Domestic physical flat rolled prices continued to be under pressure last week.  JSW successfully restarted its EAF mill last week.  However, it is unclear if the melt was satisfactory or if they need to continue to work on perfecting it.  Regardless, it represents additional tons at a time of uncertainty for not only price, but also 2019 demand.

Moreover, new import orders continued to roll in last week while we learned November service center flat rolled shipments fell to the lowest daily shipment rate since last December.  Domestic mill lead times continue to fall along with domestic flat rolled price indexes.  After this week, we expect the supply chain to effectively shut down for the holidays until January 7.  These steel industry specific developments indicate prices will continue to head lower in the coming weeks. 

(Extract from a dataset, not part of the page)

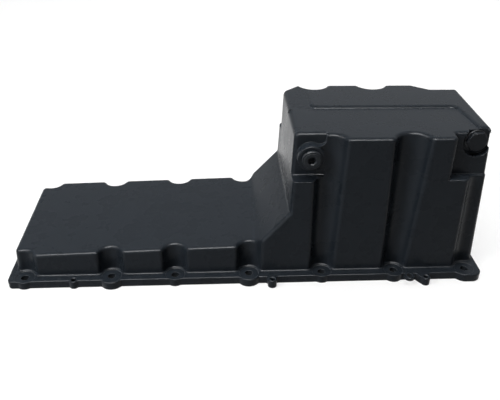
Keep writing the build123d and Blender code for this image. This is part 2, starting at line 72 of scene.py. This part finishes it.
class NodeBuilder:
    """Adds shader nodes to one tree and links them by socket name."""

    COLUMN_WIDTH = 220
    MIX_COLOUR_SOCKETS = (6, 7, 2)
    MIX_FLOAT_SOCKETS = (2, 3, 0)

    def __init__(self, tree: bpy.types.NodeTree) -> None:
        """Starts on a tree whose nodes are cleared.

        Args:
            tree: The node tree to fill.
        """
        self.tree = tree
        self.tree.nodes.clear()
        self._column = 0

    def add(self, kind: str, **values: object) -> bpy.types.Node:
        """Adds a node.

        Args:
            kind: The node's type name.
            values: Attributes of the node, or input values where the name starts with an
                upper-case letter (underscores stand for spaces).

        Returns:
            The new node.
        """
        node = self.tree.nodes.new(kind)
        node.location = (self.COLUMN_WIDTH * self._column, 0)
        self._column += 1
        for name, value in values.items():
            if name[0].isupper():
                node.inputs[name.replace("_", " ")].default_value = value
            else:
                setattr(node, name, value)
        return node

    def link(self, source: Socket, target: Socket) -> None:
        """Joins an output socket to an input socket."""
        self.tree.links.new(source, target)

    def ramp(self, source: Socket, low: float, high: float) -> Socket:
        """Stretches a value so that low becomes 0 and high becomes 1, clamped.

        Args:
            source: Socket that gives the value.
            low: Value that becomes 0.
            high: Value that becomes 1.

        Returns:
            The stretched output socket.
        """
        node = self.add("ShaderNodeMapRange", From_Min=low, From_Max=high)
        self.link(source, node.inputs["Value"])
        return node.outputs["Result"]

    def blend(
        self,
        factor: Socket,
        first: "Colour | float | Socket",
        second: "Colour | float | Socket",
    ) -> Socket:
        """Mixes two values by a factor, as colours where one of them is written as a colour.

        Args:
            factor: Socket that gives 0 for the first value and 1 for the second.
            first: Value at 0, or a socket that gives it.
            second: Value at 1, or a socket that gives it.

        Returns:
            The mixed output socket.
        """
        is_colour = isinstance(first, tuple) or isinstance(second, tuple)
        node = self.add("ShaderNodeMix", data_type="RGBA" if is_colour else "FLOAT")
        self.link(factor, node.inputs[0])
        at_0, at_1, out = self.MIX_COLOUR_SOCKETS if is_colour else self.MIX_FLOAT_SOCKETS
        for socket, value in ((node.inputs[at_0], first), (node.inputs[at_1], second)):
            if isinstance(value, Socket):
                self.link(value, socket)
            else:
                socket.default_value = (*value, 1.0) if is_colour else value
        return node.outputs[out]

    def end(self, source: Socket, kind: str = "ShaderNodeOutputMaterial") -> None:
        """Adds the tree's output node and gives it the finished surface.

        Args:
            source: Shader socket of the surface.
            kind: Type name of the output node.
        """
        self.link(source, self.add(kind).inputs["Surface"])


def new_material(name: str) -> tuple[bpy.types.Material, NodeBuilder]:
    """Makes a material with an empty node tree.

    Args:
        name: The material's name.

    Returns:
        The material and the builder of its tree.
    """
    material = bpy.data.materials.new(name)
    material.use_nodes = True
    return material, NodeBuilder(material.node_tree)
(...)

In the steel market, we see downside risks outweighing upside risks warranting a prudent and risk-averse purchasing and inventory management strategy.  The following issues provide the foundation of our view:

  • Declining rates of growth in manufacturing and tariff induced demand destruction
  • Increased/increasing domestic steel production capacity
  • Weakening global economics
  • Crude oil price falling sharply
  • Higher interest rates
  • Strengthening U.S. dollar
  • U.S. residential construction industry slowing
  • Falling global flat rolled prices
  • Tariff resolution potential
  • These issues saw little improvement in the past week with some getting worse, especially crude oil falling to as low as $47/bbl at the time of writing this report.  The December Empire Manufacturing Report fell sharply to 10.9 from 23.3, missing expectations of 20.  As you can see below, the Empire Manufacturing Index has broken below the almost three-year uptrend.

    Empire Manufacturing Index

    This chart pattern of not only breaking below a multi-year up trend, but also doing it with a sharp move lower is presenting itself across multiple industries, economic metrics and commodity prices indicating perhaps a sharp slowdown for the U.S. economy lies is ahead.

    U.S. New Home Sales

    National Association of Home Builders Market Index

    CME March 2019 Copper Future

    The CME WTI crude oil future continues to make new lows trading as low as $47 on Tuesday, December 18.  The steep drop in price is unlikely solely due to an oversupplied market and it would seem that weakening demand is also a driver of the downward price movement. 

    Front Month CME WTI Crude Oil Future


    Dallas Fed Manufacturing Index

    The Korean stock market is a gauge of the health of the global economy as Korea is an export driven economy

    Korean Stock Exchange Kospi Index

    So what is next?  If the sharp drop in the Empire Manufacturing Index is any indication coupled with what should be a drop in the Dallas and K.C. Fed Indexes (due to the weak oil price), then the December ISM PMI should break below current expectations of a 0.9 drop to 58.4.  The trend line sits at 58.3.

    ISM Manufacturing PMI

    The S&P 500 continues the sell-off that began after peaking in September, now falling to its lowest level since October 2017.  The longterm uptrend support starts around 2325, which is 9% below the current price.

    S&P 500

    The U.S. 10-Yr Treasury Yield is approaching its multi-year uptrend which currently sits around 2.79-2.8%. 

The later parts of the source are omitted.